Wednesday, March 08, 2017

I HAVE SO MUCH TO SAY


1
Sticky floors. Why do they make people uncomfortable? Is it the irritating noise – that constant peeling – of the sole from the floor? Or is it the subconscious notion that you are partially, momentarily stuck to the ground like an ant in honey? The sensation lingers. Thousands of tiny hands at war to keep your shoes locked, but not quite getting there. Some people are like sticky floors. I try to keep walking.

2
"I found a dead myna in our lily pond today," my mum said sadly. "It drowned. I removed it with a stick. Hopefully a fox comes and takes it away."

3
Lately, I've been trying to be less consumeristic. It seems like a strange goal – to refrain from spending money unless you 'need' to. What really is money but a device which controls us? People divorce over it, lose their children, their houses, gamble it away along with their lives, commit endless crimes to acquire it. 

The dictionary defines religion as "the belief in and worship of a superhuman controlling power, especially a God or gods". Money is certainly omnipotent – not so much with its physicality, but certainly with the idea of the thing. The difference between money and religion, then, must be the absence of an external God. But what if the 'God' – the "superhuman controlling power" is within us, disguised as dependence, determined by our socioeconomic upbringing, our vices? Much in the way Hegel described desire, one could say, paradoxically, we are the Gods of money but also the worshippers of it. We are asserting our independence by using money in ways which we desire, but we also rely heavily upon it.

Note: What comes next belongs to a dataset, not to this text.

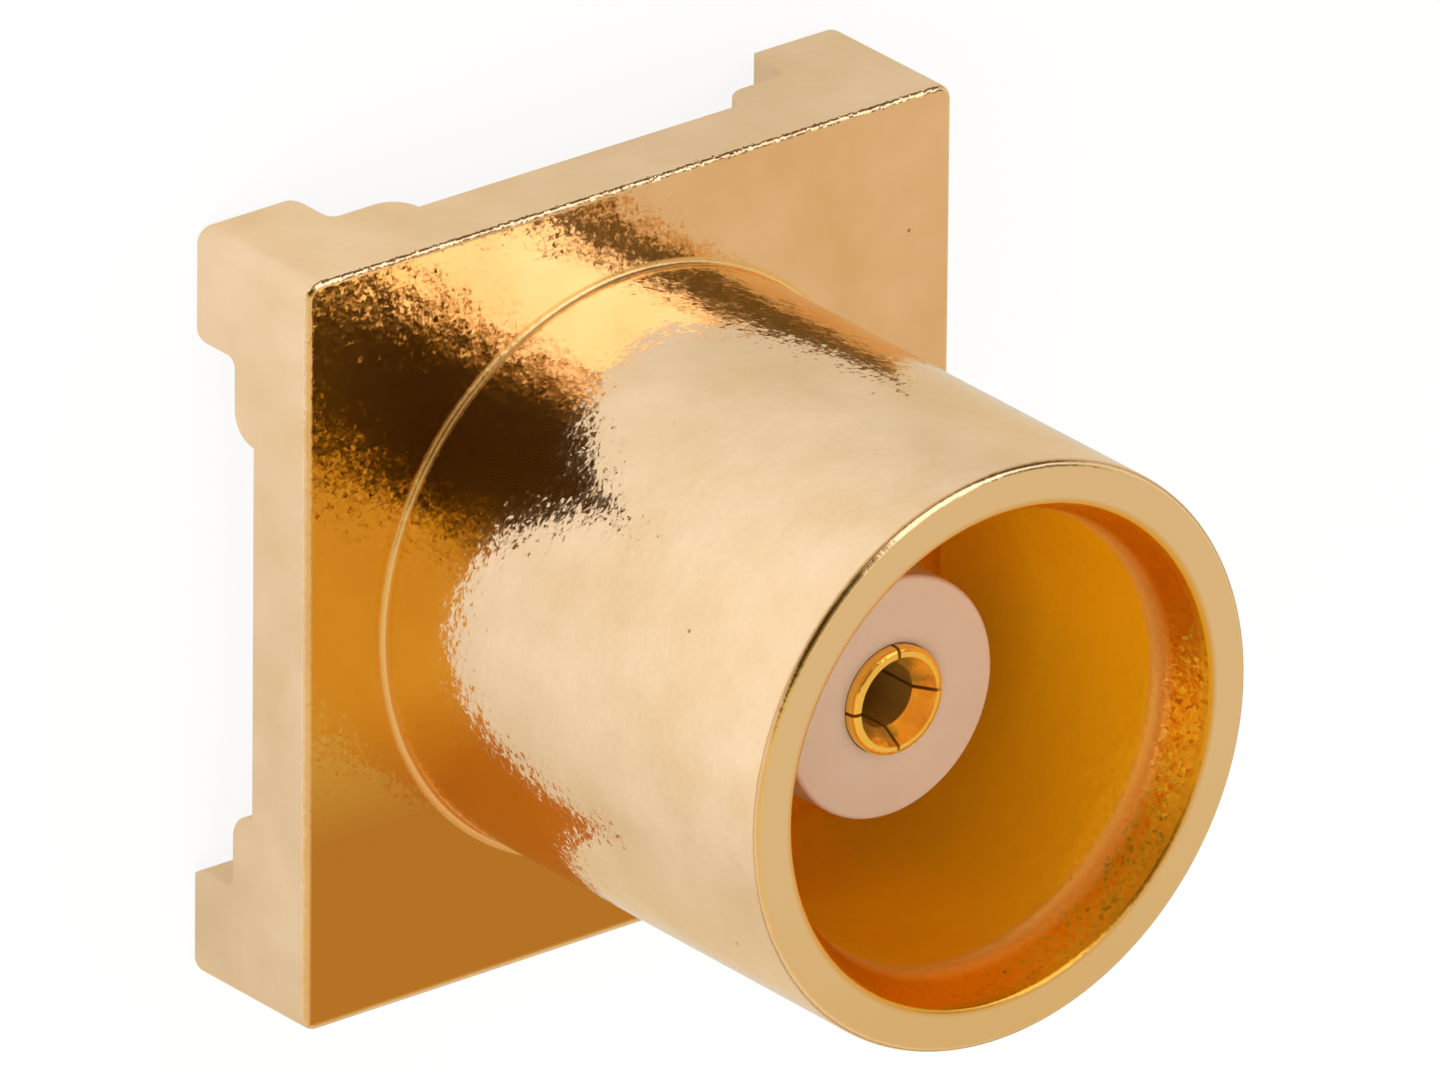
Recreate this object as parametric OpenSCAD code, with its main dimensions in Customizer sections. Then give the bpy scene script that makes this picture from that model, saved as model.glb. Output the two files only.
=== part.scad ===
// Straight surface-mount jack of a micro coaxial connector.
// A square flange stands on four corner feet and carries a barrel whose stepped bore holds
// a white insulator with a slotted socket contact in its centre.
// The board is at z = 0, the axis is +Z, and the flange sides lie along X and Y.

/* [Flange] */
// Length of each side of the square flange
flange_side = 6.35; // [6:0.05:7]
// Thickness of the flange between the feet
flange_t = 0.66; // [0.5:0.02:0.9]
// Radius of the flange corners seen from above
corner_r = 0.15; // [0.1:0.01:0.3]
// Rounding of the edges round the front face of the flange
face_edge_r = 0.06; // [0.02:0.01:0.12]

/* [Feet] */
// Height of the feet below the flange
foot_h = 0.78; // [0.6:0.02:1.1]
// Width of each foot along both sides of its corner
foot_w = 0.93; // [0.7:0.01:1.1]
// Rounding of the foot tip on the outer sides
tip_outer_r = 0.1; // [0.04:0.01:0.2]
// Rounding of the foot tip on the inner sides
tip_inner_r = 0.2; // [0.05:0.01:0.25]
// Reach of the shoulder beyond the foot, along both sides
shoulder_reach = 0.67; // [0.5:0.01:0.72]
// Height of the shoulder below the flange, which is also the rounding of its end
shoulder_h = 0.24; // [0.15:0.01:0.3]
// Fillet between foot and shoulder
foot_root_r = 0.09; // [0.04:0.01:0.15]

/* [Barrel] */
// Outer diameter of the barrel
barrel_d = 4.83; // [4.6:0.01:5.2]
// Height of the barrel above the front face of the flange
barrel_h = 4.61; // [4.4:0.01:5.2]
// Fillet between barrel and flange
base_fillet_r = 0.05; // [0.02:0.01:0.1]
// Rounding of the outer edge of the rim
rim_outer_r = 0.07; // [0.03:0.01:0.12]
// Rounding of the inner edge of the rim
rim_inner_r = 0.05; // [0.03:0.01:0.08]

/* [Mating bore] */
// Diameter of the mouth
mouth_d = 4.13; // [3.95:0.01:4.3]
// Depth of the lead-in taper below the rim
lead_in_depth = 0.43; // [0.3:0.01:0.55]
// Diameter of the bore that grips the plug
bore_d = 3.75; // [3.6:0.01:3.85]
// Depth of the bore floor below the rim
bore_depth = 3.75; // [3.5:0.01:3.9]
// Diameter of the snap groove
groove_d = 4; // [3.9:0.01:4.15]
// Depth of the middle of the snap groove below the rim
groove_at = 2.65; // [2.4:0.01:2.8]
// Width of the bottom of the snap groove
groove_w = 0.35; // [0.2:0.01:0.5]
// Angle of the groove flanks from the axis
groove_flank = 40; // [30:1:60]

/* [Insulator] */
// Diameter of the insulator post
post_d = 2; // [1.9:0.01:2.1]
// Depth of the post face below the rim
post_face_depth = 1.37; // [1.2:0.01:1.8]
// Rounding of the edge of the post face
post_edge_r = 0.04; // [0.02:0.01:0.1]
// Diameter of the neck where the insulator passes through the bore floor
neck_d = 2.5; // [2.3:0.01:2.6]
// Diameter of the insulator head under the flange
head_d = 3; // [2.8:0.01:3.1]
// Height of the insulator head
head_h = 0.85; // [0.6:0.01:1]
// Chamfer round the open side of the head
head_chamfer = 0.08; // [0.04:0.01:0.12]

/* [Contact] */
// Outer diameter of the socket
socket_d = 0.9; // [0.87:0.01:0.96]
// Height of the socket tip above the insulator face
socket_proud = 0.1; // [0.05:0.01:0.2]
// Rounding of the outer edge of the socket tip
socket_tip_r = 0.05; // [0.02:0.01:0.06]
// Diameter of the hole that takes the plug's pin
pin_hole_d = 0.53; // [0.5:0.01:0.56]
// Depth of that hole below the socket tip
pin_hole_depth = 2.3; // [2:0.05:2.5]
// Diameter of the countersink at the socket tip
countersink_d = 0.74; // [0.68:0.01:0.76]
// Depth of the countersink
countersink_depth = 0.17; // [0.1:0.01:0.3]
// Width of the slots that part the socket into four fingers
slot_w = 0.07; // [0.05:0.01:0.09]
// Length of the slots
slot_len = 1.4; // [1:0.05:1.8]
// Diameter of the collar that locks the contact in the insulator
collar_d = 1.3; // [1.15:0.01:1.5]
// Height of the collar
collar_h = 0.4; // [0.25:0.01:0.5]
// Height of the collar's lower face above the underside of the flange
collar_rise = 0.1; // [0.05:0.01:0.3]
// Diameter of the solder tail
tail_d = 0.8; // [0.7:0.01:0.9]
// Chamfer round the end of the solder tail
tail_chamfer = 0.08; // [0.04:0.01:0.12]

/* [Fits] */
// Radial clearance between the insulator and the body
press_gap = 0.005; // [0.002:0.001:0.02]
// Radial clearance between the contact and the insulator
contact_gap = 0.005; // [0.002:0.001:0.02]

/* [Hidden] */
$fn = 96;
// Overlap that lets a cutting shape pass through the face it opens
eps = 0.05;
half_side = flange_side / 2;
// Heights above the board
underside_z = foot_h;
face_z = underside_z + flange_t;
rim_z = face_z + barrel_h;
shoulder_z = underside_z - shoulder_h;
floor_z = rim_z - bore_depth;
groove_z = rim_z - groove_at;
post_face_z = rim_z - post_face_depth;
head_top_z = underside_z + head_h;
socket_tip_z = post_face_z + socket_proud;
collar_z = underside_z + collar_rise;
collar_top_z = collar_z + collar_h;
// Reach of the shoulder's end from the flange side
shoulder_end = foot_w + shoulder_reach;
// Angle of the lead-in taper from the axis
lead_in_angle = atan((mouth_d - bore_d) / 2 / lead_in_depth);
// Rise of each groove flank along the axis
groove_rise = (groove_d - bore_d) / 2 / tan(groove_flank);

// What rounding takes off a corner at the origin. The material lies above the +X axis,
// and the other side of the corner leaves the origin turned up by turn degrees.
module corner_waste(r, turn = 90) {
    side = r * tan(turn / 2);
    away = [-sin(turn), -cos(turn)];
    translate([side, r]) difference() {
        polygon([[0, 0], [0, -2 * r], 2 * r * (away + [0, -1]), 2 * r * away]);
        circle(r);
    }
}

// Fillet in an inner corner at the origin, with the open side at +X and +Y
module corner_fill(r) {
    difference() {
        translate([-eps, -eps]) square(r + eps);
        translate([r, r]) circle(r);
    }
}

// Right half of the section across the flange, its shoulder and its foot
module flange_half_section() {
    difference() {
        union() {
            translate([-eps, underside_z]) square([half_side + eps, flange_t]);
            translate([half_side - shoulder_end, shoulder_z]) square([shoulder_end, shoulder_h + eps]);
            translate([half_side - foot_w, 0]) square([foot_w, shoulder_z + eps]);
            translate([half_side - foot_w, shoulder_z]) rotate(180) corner_fill(foot_root_r);
        }
        translate([half_side, face_z]) rotate(180) corner_waste(face_edge_r);
        translate([half_side - shoulder_end, shoulder_z]) corner_waste(shoulder_h);
        translate([half_side - foot_w, 0]) corner_waste(tip_inner_r);
        translate([half_side, 0]) rotate(90) corner_waste(tip_outer_r);
    }
}

// The section carried straight across the flange along Y
module flange_run() {
    translate([0, half_side + eps, 0]) rotate([90, 0, 0]) linear_extrude(flange_side + 2 * eps) {
        flange_half_section();
        mirror([1, 0]) flange_half_section();
    }
}

// Square with rounded corners
module rounded_square(side, r) {
    square([side - 2 * r, side], center = true);
    square([side, side - 2 * r], center = true);
    for (x = [-1, 1], y = [-1, 1])
        translate([x * (side / 2 - r), y * (side / 2 - r)]) circle(r);
}

// Flange with its four corner feet: what two straight channels across the underside leave
module flange_with_feet() {
    intersection() {
        flange_run();
        rotate(90) flange_run();
        linear_extrude(rim_z) rounded_square(flange_side, corner_r);
    }
}

// Outside of the barrel, from within the flange to the rim
module barrel_outside() {
    rotate_extrude() {
        difference() {
            translate([0, underside_z + eps]) square([barrel_d / 2, rim_z - underside_z - eps]);
            translate([barrel_d / 2, rim_z]) rotate(180) corner_waste(rim_outer_r);
        }
        translate([barrel_d / 2, face_z]) corner_fill(base_fillet_r);
    }
}

// Mating bore: rounded mouth, lead-in taper, gripping bore with its snap groove, flat floor
module mating_bore() {
    rotate_extrude() {
        polygon([
            [0, floor_z],
            [bore_d / 2, floor_z],
            [bore_d / 2, groove_z - groove_w / 2 - groove_rise],
            [groove_d / 2, groove_z - groove_w / 2],
            [groove_d / 2, groove_z + groove_w / 2],
            [bore_d / 2, groove_z + groove_w / 2 + groove_rise],
            [bore_d / 2, rim_z - lead_in_depth],
            [mouth_d / 2, rim_z],
            [mouth_d / 2, rim_z + eps],
            [0, rim_z + eps],
        ]);
        translate([mouth_d / 2, rim_z]) mirror([0, 1]) corner_waste(rim_inner_r, 90 - lead_in_angle);
    }
}

// Stepped seat for the insulator, open at the underside
module insulator_seat() {
    translate([0, 0, -eps]) cylinder(d = head_d, h = head_top_z + eps);
    cylinder(d = neck_d, h = floor_z + eps);
}

// Gold-plated body: flange, feet and barrel in one piece
module body() {
    color([0.87, 0.69, 0.36])
        difference() {
            union() {
                flange_with_feet();
                barrel_outside();
            }
            mating_bore();
            insulator_seat();
        }
}

// White insulator: a post in the bore on a neck and a head that are pressed in from below
module insulator() {
    color([0.93, 0.9, 0.86])
        difference() {
            rotate_extrude() difference() {
                union() {
                    translate([0, underside_z]) square([head_d / 2 - press_gap, head_h]);
                    translate([0, head_top_z - eps])
                        square([neck_d / 2 - press_gap, floor_z - head_top_z + eps]);
                    translate([0, floor_z - eps]) square([post_d / 2, post_face_z - floor_z + eps]);
                }
                translate([post_d / 2, post_face_z]) rotate(180) corner_waste(post_edge_r);
                polygon([
                    [head_d / 2 - press_gap - head_chamfer, underside_z],
                    [head_d / 2 - press_gap + eps, underside_z + head_chamfer + eps],
                    [head_d / 2 - press_gap + eps, underside_z - eps],
                    [head_d / 2 - press_gap - head_chamfer, underside_z - eps],
                ]);
            }
            cylinder(d = socket_d + 2 * contact_gap, h = rim_z);
            cylinder(d = collar_d + 2 * contact_gap, h = collar_top_z);
        }
}

// Gold-plated contact: slotted socket, locking collar and solder tail in one turned piece
module center_contact() {
    color([0.87, 0.69, 0.36])
        difference() {
            union() {
                rotate_extrude() difference() {
                    translate([0, collar_z]) square([socket_d / 2, socket_tip_z - collar_z]);
                    translate([socket_d / 2, socket_tip_z]) rotate(180) corner_waste(socket_tip_r);
                }
                translate([0, 0, collar_z]) cylinder(d = collar_d, h = collar_h);
                cylinder(d1 = tail_d - 2 * tail_chamfer, d2 = tail_d, h = tail_chamfer);
                translate([0, 0, tail_chamfer]) cylinder(d = tail_d, h = collar_z - tail_chamfer + eps);
            }
            translate([0, 0, socket_tip_z - pin_hole_depth])
                cylinder(d = pin_hole_d, h = pin_hole_depth + eps);
            translate([0, 0, socket_tip_z - countersink_depth])
                cylinder(d1 = pin_hole_d, d2 = countersink_d, h = countersink_depth);
            for (turn = [0, 90])
                rotate(turn) translate([-socket_d, -slot_w / 2, socket_tip_z - slot_len])
                    cube([2 * socket_d, slot_w, slot_len + eps]);
        }
}

body();
insulator();
center_contact();
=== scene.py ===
import math

import bmesh
import bpy
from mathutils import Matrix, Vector


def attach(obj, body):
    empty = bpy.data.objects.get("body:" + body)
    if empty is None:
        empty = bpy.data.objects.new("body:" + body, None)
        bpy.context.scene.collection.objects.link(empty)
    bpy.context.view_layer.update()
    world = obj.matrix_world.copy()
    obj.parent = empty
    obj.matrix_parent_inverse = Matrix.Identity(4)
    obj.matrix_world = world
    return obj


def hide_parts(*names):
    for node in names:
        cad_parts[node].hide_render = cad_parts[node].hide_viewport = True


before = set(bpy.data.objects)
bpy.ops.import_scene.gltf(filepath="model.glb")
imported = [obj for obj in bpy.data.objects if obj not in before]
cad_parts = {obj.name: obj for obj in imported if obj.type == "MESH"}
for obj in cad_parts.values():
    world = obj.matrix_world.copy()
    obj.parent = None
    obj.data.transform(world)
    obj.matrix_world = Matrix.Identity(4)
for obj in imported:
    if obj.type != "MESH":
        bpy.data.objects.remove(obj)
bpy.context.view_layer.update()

# Body
# One piece of brass: a square flange on four corner feet, with the barrel on its front face.
# It is turned and milled from one blank, and plated with gold inside and out.

# Lengths are in millimetres, and each piece is brought to metres when its shape is done,
# because the bevel and normal tools are exact at that scale and round off at the other.
metres = 0.001
flange_side = 6.35
corner_r = 0.15
face_edge_r = 0.06
face_z = 1.44
underside_z = 0.78
foot_w = 0.93
tip_outer_r = 0.1
tip_inner_r = 0.2
shoulder_end = 1.6
shoulder_z = 0.54
# A hair under the shoulder's height, so that its round end leaves the wall an edge
shoulder_r = 0.2398
foot_root_r = 0.09
half_side = flange_side / 2
# How far a cutting tool passes through what it cuts
past = 0.5
# The channel tool's lip lies this much below the board, clear of the foot tips
lip_z = -0.001
# Two places closer than this are one, and a face whose middle lies this near the axis is on it
same_place = 0.0005
axis_room = 0.001


def pick(kind, test):
    """Selects the faces or the edges that pass the test"""
    bpy.ops.mesh.select_mode(type=kind)
    bpy.ops.mesh.select_all(action="DESELECT")
    shape = bmesh.from_edit_mesh(bpy.context.edit_object.data)
    for part in shape.faces if kind == "FACE" else shape.edges:
        if test(part):
            part.select_set(True)
    bmesh.update_edit_mesh(bpy.context.edit_object.data)


def pick_faces(test):
    """Selects the faces whose middle and normal pass the test"""
    pick("FACE", lambda face: test(face.calc_center_median(), face.normal))


def pick_edges(test):
    """Selects the edges whose two ends pass the test"""
    pick("EDGE", lambda edge: test(edge.verts[0].co) and test(edge.verts[1].co))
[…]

Now I understand why ABBA wrote a song about it.

4
Do you know how long a straw is, relative to the head of a turtle? I do. About the same size, if the straw has disintegrated or broken off a little bit. I watched a video the other day of a man on a boat extracting a plastic straw from the nostril of a sea turtle. The man was trying to be careful, but had to stop every so often to give the creature a break – a grotesque version of removing the Bandaid slowly when there's no other choice. It was shocking. Blood reluctantly dripping, and the stick-like straw, which was an indistinguishable colour, partially twisted by disintegration in the ocean. I didn't know turtles could shriek in pain until I watched that video. I wonder if it knew we were the cause of its pain. And I wonder if humans were really meant to evolve like we have. To be as self-obsessed as we have. To extort, abuse and not give a fuck as we have.

5

I think film ratings are bullshit. They serve a purpose only to those who believe the most important films are ones with the best overall ratings, and usually, people with this view won't give other films a chance. But films are like paintings: you cannot standardise their symbolism. Or, for a matter of fact, you cannot have an opinion on them unless you have seen them. Who's to determine soundness and meaning through a number and standardise art in such a way for the public? Critical opinion is expected, but as a consumer of entertainment, I do not let it affect me too much – especially not the rating.

Films are creative, in the end. And even in lower-rated films you can find brilliant ideas. In Triangle (6.9/10, IMDb), I found a modern Sisyphean legend. SLC Punk! (7.5/10, IMDb) was abundant in themes of individuality and anarchism. It is my firm belief that long as it has meaning to a viewer, an abstract number should not determine any such 'goodness' or 'badness'. 

6
I'm on the train and the woman sitting in front of me is wearing a hijab. The fabric is not the traditional black, but a cream and fluorescent yellow one, alternating colours in bright, unmissable zigzags. A statement: fuck you. It's a quiet rebellion, the one she chose. I like it.

7
"If I gave you a gift and you refused to accept it, whose gift would it be?" A colleague at work asked me randomly. 

I stopped spraying off the remnants of meals from plates and boards and wiped my hand on my already damp apron. I didn't understand the angle of his question. "Like, if I didn't like it or just politely refused because it was way too nice?"

He shook his head. "No, no, just say you refused it."

I was still confused, but decided to say the obvious. "It would be yours – you'd be forced to take it back."

"Exactly. It's the same with anger and hate; whenever someone gets angry at you, if you refuse to accept the anger and stay calm, the person will be forced to take the anger and negative emotions on their own shoulders. It's a Buddhist metaphor."

His words echoed in my head for the rest of my shift.